↓

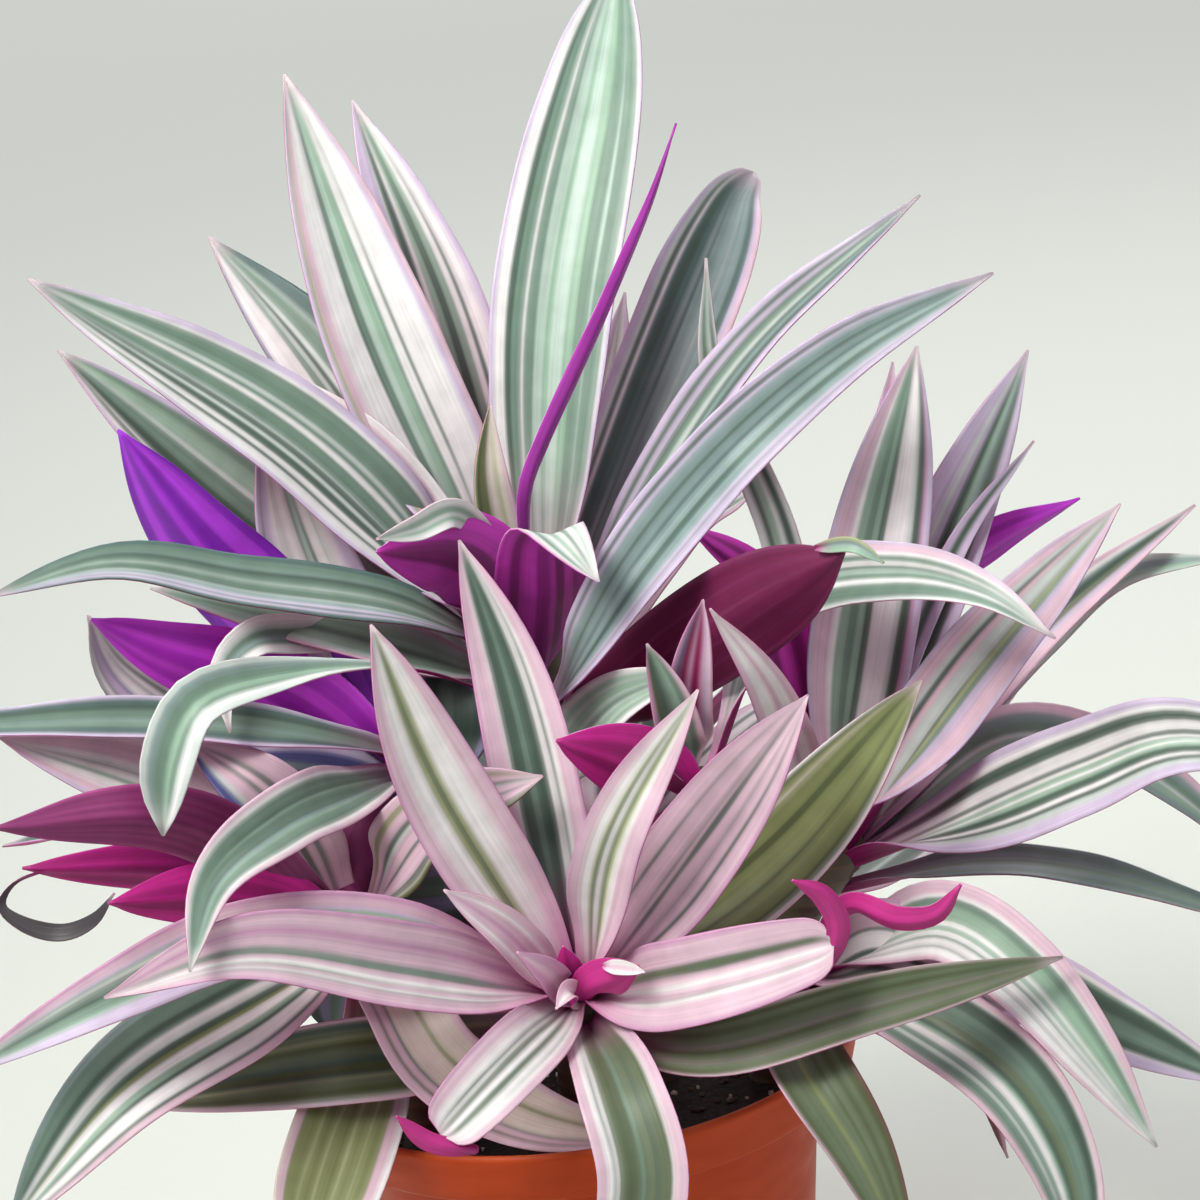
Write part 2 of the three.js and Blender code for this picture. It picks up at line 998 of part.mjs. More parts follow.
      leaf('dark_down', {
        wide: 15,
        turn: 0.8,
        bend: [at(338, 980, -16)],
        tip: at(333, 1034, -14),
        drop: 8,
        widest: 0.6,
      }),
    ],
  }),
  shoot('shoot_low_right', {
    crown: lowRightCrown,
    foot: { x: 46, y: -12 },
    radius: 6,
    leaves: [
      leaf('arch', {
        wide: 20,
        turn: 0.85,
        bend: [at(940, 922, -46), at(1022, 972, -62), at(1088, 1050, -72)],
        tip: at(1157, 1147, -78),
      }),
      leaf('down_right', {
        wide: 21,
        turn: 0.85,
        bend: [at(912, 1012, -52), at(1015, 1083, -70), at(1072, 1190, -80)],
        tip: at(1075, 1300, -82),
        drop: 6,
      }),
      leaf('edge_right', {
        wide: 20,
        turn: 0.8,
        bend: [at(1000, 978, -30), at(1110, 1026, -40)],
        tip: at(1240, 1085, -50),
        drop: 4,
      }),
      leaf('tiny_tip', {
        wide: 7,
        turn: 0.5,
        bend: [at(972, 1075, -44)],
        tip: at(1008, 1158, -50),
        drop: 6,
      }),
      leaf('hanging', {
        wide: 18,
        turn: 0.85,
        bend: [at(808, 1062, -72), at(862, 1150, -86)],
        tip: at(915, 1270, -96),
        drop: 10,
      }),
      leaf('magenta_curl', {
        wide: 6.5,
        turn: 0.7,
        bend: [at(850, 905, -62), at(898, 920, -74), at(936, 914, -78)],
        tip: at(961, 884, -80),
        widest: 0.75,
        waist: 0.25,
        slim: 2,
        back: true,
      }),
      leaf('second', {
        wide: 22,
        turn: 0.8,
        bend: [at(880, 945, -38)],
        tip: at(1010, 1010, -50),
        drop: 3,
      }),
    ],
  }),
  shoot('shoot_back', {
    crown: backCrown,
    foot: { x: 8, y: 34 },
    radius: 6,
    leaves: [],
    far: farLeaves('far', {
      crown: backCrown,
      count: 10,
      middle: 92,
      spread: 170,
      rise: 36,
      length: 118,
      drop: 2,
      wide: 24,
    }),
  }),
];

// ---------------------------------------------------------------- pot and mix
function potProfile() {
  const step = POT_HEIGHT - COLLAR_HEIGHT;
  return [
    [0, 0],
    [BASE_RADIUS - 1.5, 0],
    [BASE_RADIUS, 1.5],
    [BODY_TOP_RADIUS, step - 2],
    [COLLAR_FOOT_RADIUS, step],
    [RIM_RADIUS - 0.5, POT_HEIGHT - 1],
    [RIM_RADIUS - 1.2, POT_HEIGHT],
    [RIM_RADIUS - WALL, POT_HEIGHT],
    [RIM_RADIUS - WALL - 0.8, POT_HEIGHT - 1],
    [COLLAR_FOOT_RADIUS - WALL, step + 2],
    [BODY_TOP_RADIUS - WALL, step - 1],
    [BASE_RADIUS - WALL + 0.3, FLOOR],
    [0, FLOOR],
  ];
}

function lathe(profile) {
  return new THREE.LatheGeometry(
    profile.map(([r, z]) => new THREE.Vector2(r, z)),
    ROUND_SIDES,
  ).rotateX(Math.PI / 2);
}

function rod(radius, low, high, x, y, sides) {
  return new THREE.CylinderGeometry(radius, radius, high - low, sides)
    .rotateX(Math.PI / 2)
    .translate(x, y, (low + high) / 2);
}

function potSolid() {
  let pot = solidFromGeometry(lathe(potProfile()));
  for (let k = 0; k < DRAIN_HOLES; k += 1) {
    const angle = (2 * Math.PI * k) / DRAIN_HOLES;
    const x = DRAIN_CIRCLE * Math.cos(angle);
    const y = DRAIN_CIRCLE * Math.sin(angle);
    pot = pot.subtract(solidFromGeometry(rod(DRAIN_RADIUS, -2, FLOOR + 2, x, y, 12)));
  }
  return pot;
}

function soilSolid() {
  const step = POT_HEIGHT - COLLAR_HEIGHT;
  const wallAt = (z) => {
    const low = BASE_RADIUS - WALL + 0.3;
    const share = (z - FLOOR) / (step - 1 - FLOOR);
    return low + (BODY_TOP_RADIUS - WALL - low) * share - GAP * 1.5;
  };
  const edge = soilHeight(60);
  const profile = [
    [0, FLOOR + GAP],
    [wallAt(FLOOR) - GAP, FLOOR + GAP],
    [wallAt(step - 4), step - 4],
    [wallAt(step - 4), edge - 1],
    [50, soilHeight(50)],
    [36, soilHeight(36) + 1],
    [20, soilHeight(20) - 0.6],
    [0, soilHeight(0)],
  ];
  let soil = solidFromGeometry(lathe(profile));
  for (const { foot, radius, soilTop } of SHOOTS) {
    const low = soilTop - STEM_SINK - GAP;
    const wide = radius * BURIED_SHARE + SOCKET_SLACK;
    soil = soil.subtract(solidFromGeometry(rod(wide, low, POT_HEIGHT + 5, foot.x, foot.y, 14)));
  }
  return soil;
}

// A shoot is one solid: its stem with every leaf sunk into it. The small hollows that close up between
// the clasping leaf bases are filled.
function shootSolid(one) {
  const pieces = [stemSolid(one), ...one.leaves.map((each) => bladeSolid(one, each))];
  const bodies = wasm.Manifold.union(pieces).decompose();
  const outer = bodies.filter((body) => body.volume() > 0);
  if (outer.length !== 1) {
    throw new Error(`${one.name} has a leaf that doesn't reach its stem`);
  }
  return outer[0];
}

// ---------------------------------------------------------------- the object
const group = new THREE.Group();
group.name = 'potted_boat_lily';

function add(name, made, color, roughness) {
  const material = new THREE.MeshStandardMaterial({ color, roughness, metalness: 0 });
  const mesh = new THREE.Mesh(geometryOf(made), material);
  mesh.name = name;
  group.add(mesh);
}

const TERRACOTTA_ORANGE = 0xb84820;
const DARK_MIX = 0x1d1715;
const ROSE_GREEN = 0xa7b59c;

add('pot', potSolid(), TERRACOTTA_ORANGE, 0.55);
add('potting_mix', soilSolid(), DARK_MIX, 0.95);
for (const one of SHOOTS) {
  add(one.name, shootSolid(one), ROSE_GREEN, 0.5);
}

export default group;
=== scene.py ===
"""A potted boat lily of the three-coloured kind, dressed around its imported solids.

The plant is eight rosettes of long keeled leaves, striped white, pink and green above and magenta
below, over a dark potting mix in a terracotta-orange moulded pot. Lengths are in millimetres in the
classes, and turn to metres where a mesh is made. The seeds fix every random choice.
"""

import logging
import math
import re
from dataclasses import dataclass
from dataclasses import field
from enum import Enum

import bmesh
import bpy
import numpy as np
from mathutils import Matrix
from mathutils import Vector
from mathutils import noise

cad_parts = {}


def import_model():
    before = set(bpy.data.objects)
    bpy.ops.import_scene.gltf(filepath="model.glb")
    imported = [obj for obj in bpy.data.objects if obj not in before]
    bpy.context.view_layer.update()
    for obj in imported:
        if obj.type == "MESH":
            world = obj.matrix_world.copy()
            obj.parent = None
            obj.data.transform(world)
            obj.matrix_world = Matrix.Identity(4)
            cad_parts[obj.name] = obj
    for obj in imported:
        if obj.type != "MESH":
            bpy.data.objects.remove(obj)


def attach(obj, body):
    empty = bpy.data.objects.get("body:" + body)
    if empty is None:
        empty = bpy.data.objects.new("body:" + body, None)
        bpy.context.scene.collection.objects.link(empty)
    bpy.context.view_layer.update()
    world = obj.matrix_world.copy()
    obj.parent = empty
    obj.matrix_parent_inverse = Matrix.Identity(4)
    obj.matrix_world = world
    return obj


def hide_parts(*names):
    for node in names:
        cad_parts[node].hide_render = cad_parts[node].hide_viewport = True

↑

* Task to complete *
As listed above, the lines from the line with "add('pot', potSolid(), TERRACOTTA_ORANGE, 0.55);" to the line with "for node in" are to be echoed exactly, with both ends included and nothing added.

* Written answer *
add('pot', potSolid(), TERRACOTTA_ORANGE, 0.55);
add('potting_mix', soilSolid(), DARK_MIX, 0.95);
for (const one of SHOOTS) {
  add(one.name, shootSolid(one), ROSE_GREEN, 0.5);
}

export default group;
=== scene.py ===
"""A potted boat lily of the three-coloured kind, dressed around its imported solids.

The plant is eight rosettes of long keeled leaves, striped white, pink and green above and magenta
below, over a dark potting mix in a terracotta-orange moulded pot. Lengths are in millimetres in the
classes, and turn to metres where a mesh is made. The seeds fix every random choice.
"""

import logging
import math
import re
from dataclasses import dataclass
from dataclasses import field
from enum import Enum

import bmesh
import bpy
import numpy as np
from mathutils import Matrix
from mathutils import Vector
from mathutils import noise

cad_parts = {}


def import_model():
    before = set(bpy.data.objects)
    bpy.ops.import_scene.gltf(filepath="model.glb")
    imported = [obj for obj in bpy.data.objects if obj not in before]
    bpy.context.view_layer.update()
    for obj in imported:
        if obj.type == "MESH":
            world = obj.matrix_world.copy()
            obj.parent = None
            obj.data.transform(world)
            obj.matrix_world = Matrix.Identity(4)
            cad_parts[obj.name] = obj
    for obj in imported:
        if obj.type != "MESH":
            bpy.data.objects.remove(obj)


def attach(obj, body):
    empty = bpy.data.objects.get("body:" + body)
    if empty is None:
        empty = bpy.data.objects.new("body:" + body, None)
        bpy.context.scene.collection.objects.link(empty)
    bpy.context.view_layer.update()
    world = obj.matrix_world.copy()
    obj.parent = empty
    obj.matrix_parent_inverse = Matrix.Identity(4)
    obj.matrix_world = world
    return obj


def hide_parts(*names):
    for node in names:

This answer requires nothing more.